Hunte going all out to end West Indies slump
published: Monday | September 24, 2007

BRIDGETOWN, Barbados (CMC):

New regional cricket boss Julian Hunte has pledged his board's full support for the West Indies team and says they will be given everything necessary to succeed.

"As long as I am there, the board is going to do everything possible to ensure that they have the tools to do the job, so there can't be any more excuses [for failure]," Hunte said in an interview with leading cricket commentator Tony Cozier, carried in his column in the Sunday Sun newspaper here.

"When I saw their performances in the two warm-up matches [for the Twenty20 World Cup], especially when they beat New Zealand, the fielding, (Daren) Powell's tremendous spell (4-3-1-4), the sensible batting, I really felt they could win the tournament.

"But then we had all those wides and dropped catches in the opening match against South Africa.

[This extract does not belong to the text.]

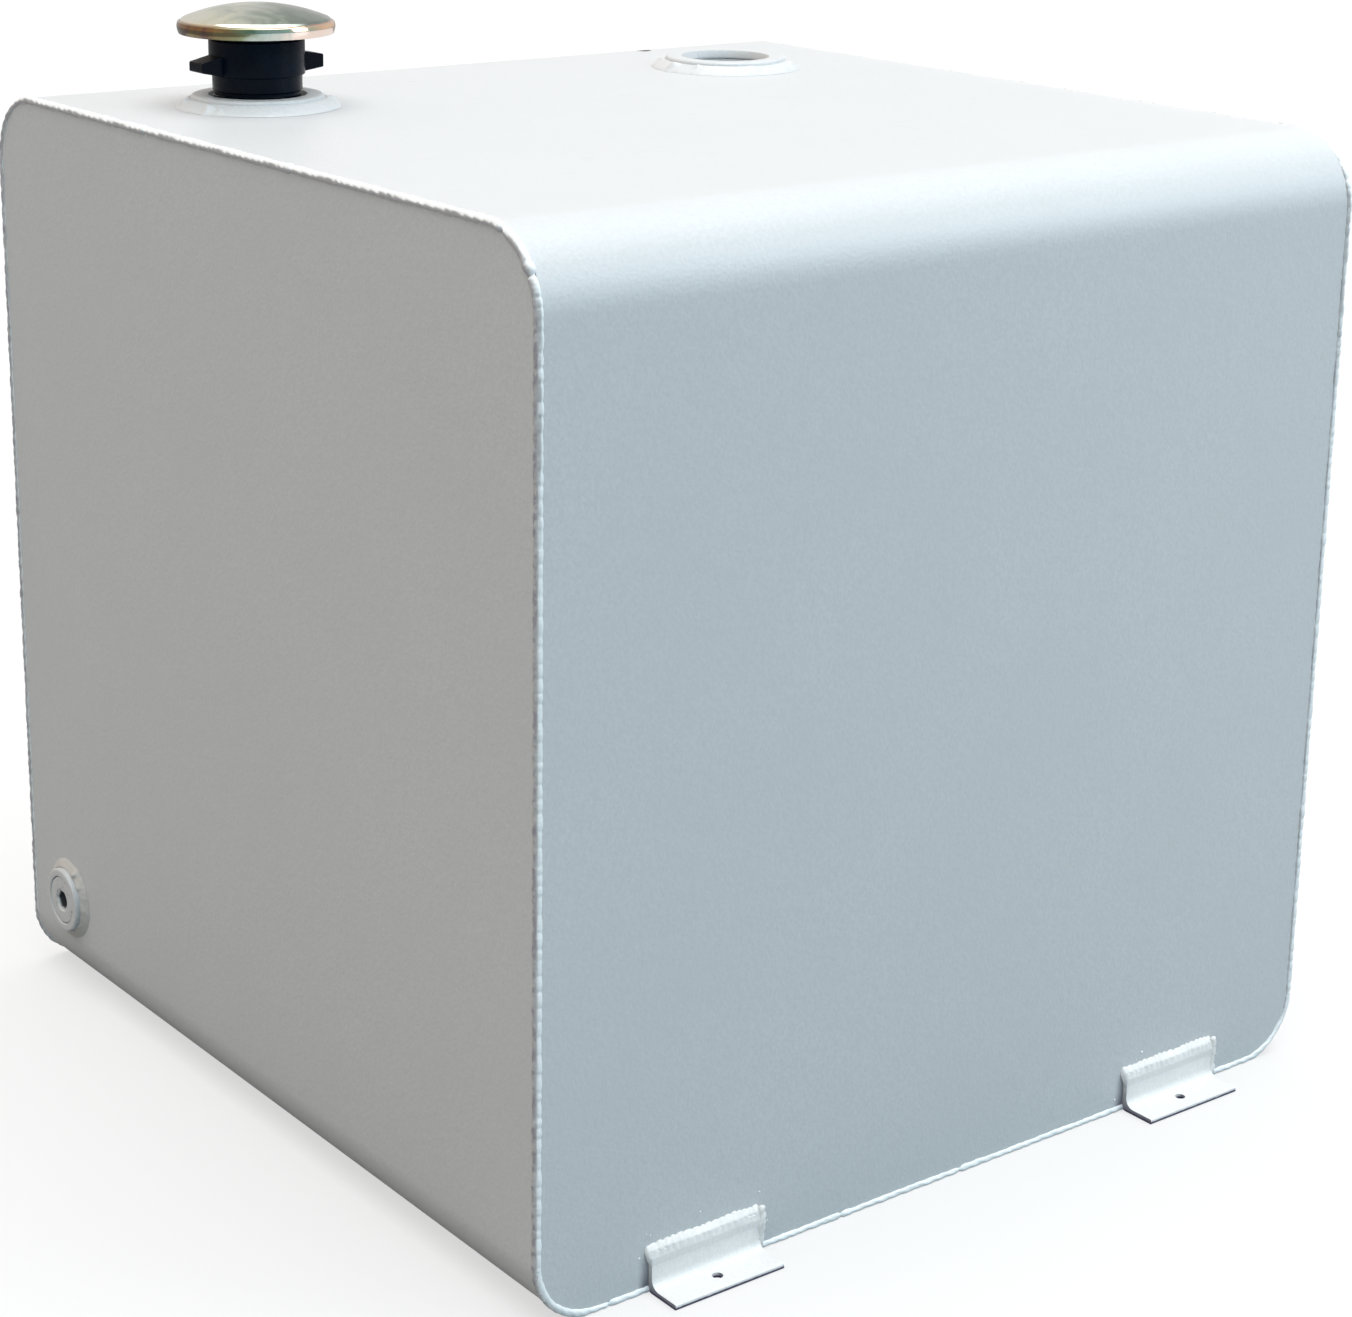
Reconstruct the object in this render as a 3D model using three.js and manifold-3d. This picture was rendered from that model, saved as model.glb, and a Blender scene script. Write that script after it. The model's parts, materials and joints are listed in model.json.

It showed up the inconsistency."

West Indies exited the tournament in the preliminary round after losing to hosts South Africa and minnows Bangladesh.

The disappointment represented yet another failure by the West Indies after their wretched performance in the Cricket World Cup in the Caribbean earlier this year.

Hunte, who recently took over from Trinidadian businessman Ken Gordon as West Indies Cricket Board president, said he was hoping to improve the relationship between the players and the board.

Difficult to understand

"I found it difficult to understand why the players were in the north pole and the board in the south. It just didn't make sense," Hunte said.

"One of the objectives has been to get across, once and for all, that the board and the players constitute a partnership.

"What I've been trying to do is to get to know these guys, to hear whatever complaints they might have, whatever suggestions they want to make. I felt on this visit [to South Africa] what I had to do was to establish a relationship that I can build on.

"I got the impression that sometimes those guys felt they were out there on their own, that they were playing but nobody cared."